How To Grow and Care for Climbing Roses

Get old-fashioned cottage charm with colorful climbing roses.

Climbing Roses
Photo: Photo: Jean Allsopp

Plant a climbing rose for a charming and dramatic element to your Southern garden. Vigorous and relatively easy to grow, let them sprawl on a fence, ascend a trellis, drape over an arbor, or scramble up a tree. Favorites such as 'Climbing Cécile Brunner,' 'Climbing Old Blush,' and 'New Dawn' not only bloom profusely in spring but also during summer and fall. Others, such as Lady Banks climbing roses, 'Albéric Barbier,' 'Russell's Cottage Rose,' and 'Veilchenblau,' provide one overwhelming display in spring. To get the most out of your climbing roses, here are a few simple tips to assure an abundance of blooms.

Choose the Right Site

Roses do best in full sun. (Perhaps that is why Southern gardeners love roses so much?) While they tolerate some shade, they will bloom more and grow denser and fuller when they receive at least four to six hours of direct sun each day. Choose a location that will accommodate the climber's growth habit. Climbers can grow from 6-12 feet tall (some even taller) and spread almost as wide.

Plant ASAP

When possible, buy a climbing rose as a bareroot plant. It will be dormant at this time, which makes it easy to handle and plant. Bareroot planting season begins in late winter or early spring when the soil has thawed and is workable. Planting at this time allows the roots to get established in their new home before the heat of summer hits. Since bareroot roses have not been surrounded by a potting soil media, their roots get established in the indigenous garden soil very quickly.

Prepare the Soil

While roses can adapt to many types of soil, they do best in rich, fertile, loamy soil with good drainage. Whether you have good soil or not, you can always enhance it with the addition of organic matter such as compost, mulch or peat moss. This will improve drainage in heavy clay soils and increase water retention in sandy soils.

Pick a Suitable Structure

Climbing roses do not twine or have suckers or tendrils to attach themselves to a structure, so you need to loosely secure the rose to a sturdy structure, such as a trellis or fence. One trick to make climbing roses produce more bloom is to train them more laterally than vertically. When trained more horizontally, climbers will produce short spurs along their main stems, and these will produce blooms.

Remember to Feed

All plants need a lot of energy to produce — whether they produce flowers, fruits, or vegetables, etc. Fertilize regularly with a balanced fertilizer that provides ample amounts of all the necessary nutrients. Avoid fertilizers meant for lawns, which tend to be quite high in nitrogen. This will produce a very lush, dark green plant, but less blooms.
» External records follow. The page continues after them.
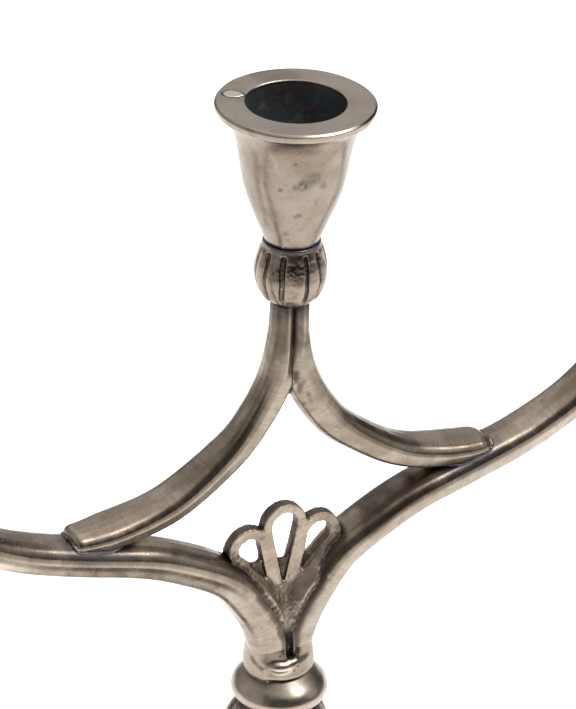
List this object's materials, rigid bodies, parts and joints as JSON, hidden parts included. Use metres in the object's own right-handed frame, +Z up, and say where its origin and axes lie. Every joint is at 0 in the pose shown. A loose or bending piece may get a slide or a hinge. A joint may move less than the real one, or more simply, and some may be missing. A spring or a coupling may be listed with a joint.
{
  "type": "table candelabrum",
  "caption": "Table candelabrum: sweeping faceted arms, flanged candle cups on fluted knobs, a wishbone centre support, a pierced palmette and a round flared foot.",
  "frame": {"origin": "centre of the foot's underside, on the table", "axes": "+Z up the stem, +X towards the right-hand arm, front at -Y"},
  "size_m": [0.2322, 0.118, 0.256],
  "materials": {
    "cup_metal": "worn satin nickel silver, warm grey-beige, tarnished dark inside the bore",
    "knob_metal": "worn nickel silver with near-black tarnish in the flutes",
    "branch_metal": "file-finished cast nickel silver, bright on the ridges, dark at the joints",
    "palmette_metal": "rough stippled casting with dark tarnish",
    "stem_metal": "turned nickel silver, satin, darker in the grooves",
    "steel_hardware": "dull zinc-plated steel",
    "green_felt": "dense wool felt"
  },
  "bodies": {
    "stem_and_foot": {"felt_ring": "green_felt", "foot": "stem_metal", "rod_nut": "steel_hardware", "rod_washer": "steel_hardware", "tie_rod": "steel_hardware", "stem_shaft": "stem_metal", "lower_ring": "stem_metal", "stem_knop": "knob_metal", "upper_ring": "stem_metal"},
    "branch_head": {"collar": "stem_metal", "left_arm": "branch_metal", "right_arm": "branch_metal", "palmette": "palmette_metal", "left_leg": "branch_metal", "right_leg": "branch_metal", "centre_knob": "knob_metal", "centre_cup": "cup_metal", "centre_cup_screw": "steel_hardware", "left_knob": "knob_metal", "left_cup": "cup_metal", "left_cup_screw": "steel_hardware", "right_knob": "knob_metal", "right_cup": "cup_metal", "right_cup_screw": "steel_hardware"}
  },
  "joints": [
    {"name": "head_turn", "type": "hinge", "parent": "stem_and_foot", "child": "branch_head", "pos_m": [0, 0, 0.106], "axis": [0, 0, 1], "range_deg": [-180, 180]}
  ]
}
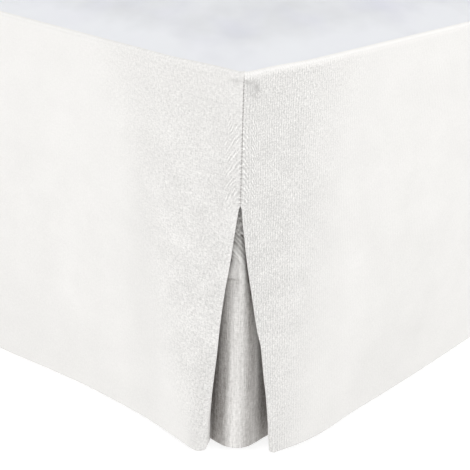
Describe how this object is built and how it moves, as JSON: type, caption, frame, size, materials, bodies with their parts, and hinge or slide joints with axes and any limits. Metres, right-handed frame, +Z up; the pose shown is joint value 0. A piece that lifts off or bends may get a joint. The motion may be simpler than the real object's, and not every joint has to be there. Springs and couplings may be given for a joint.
{
  "type": "bed skirt on a box spring and bed frame",
  "caption": "Tailored bed skirt with split foot corners over inserts, hanging from a flat deck on a plain box spring and frame.",
  "frame": {"origin": "on the floor under the middle of the box around the whole bed", "axes": "+Z up, +Y from the foot of the bed to its open head end, +X to the bed's right side as seen from the foot"},
  "size_m": [1.5612, 2.0508, 0.389],
  "materials": {
    "linen": "off-white plain weave with slubs, matt",
    "deck_cloth": "smooth, cool pale sheeting",
    "ticking": "plain matt ticking",
    "steel": "black powder coat"
  },
  "bodies": {
    "root": {"deck": "deck_cloth", "foot_drop": "linen", "side_drop_left": "linen", "side_drop_right": "linen", "corner_insert_left": "linen", "corner_insert_right": "linen", "box_spring": "ticking", "side_rail_left": "steel", "side_rail_right": "steel", "cross_rail_foot": "steel", "cross_rail_middle": "steel", "cross_rail_head": "steel", "leg_foot_left": "steel", "leg_foot_right": "steel", "leg_middle_left": "steel", "leg_middle_right": "steel", "leg_head_left": "steel", "leg_head_right": "steel", "leg_centre": "steel"}
  },
  "joints": []
}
Easy-Does-It on the Pruning

Climbers need little to no pruning the first two years. Many of the older climbing varieties tend to bloom on second-year canes. Most climbing roses bloom at least twice each growing season: first on older branches and then on the current season's growth. When you do prune, do so in the dormant months of mid- to late winter to encourage plenty of late-season flowers. Remove any diseased, injured, or spindly branches. Prune off any of the older, woody canes that failed to bloom well the previous season, and remove any crossing or awkwardly placed branches.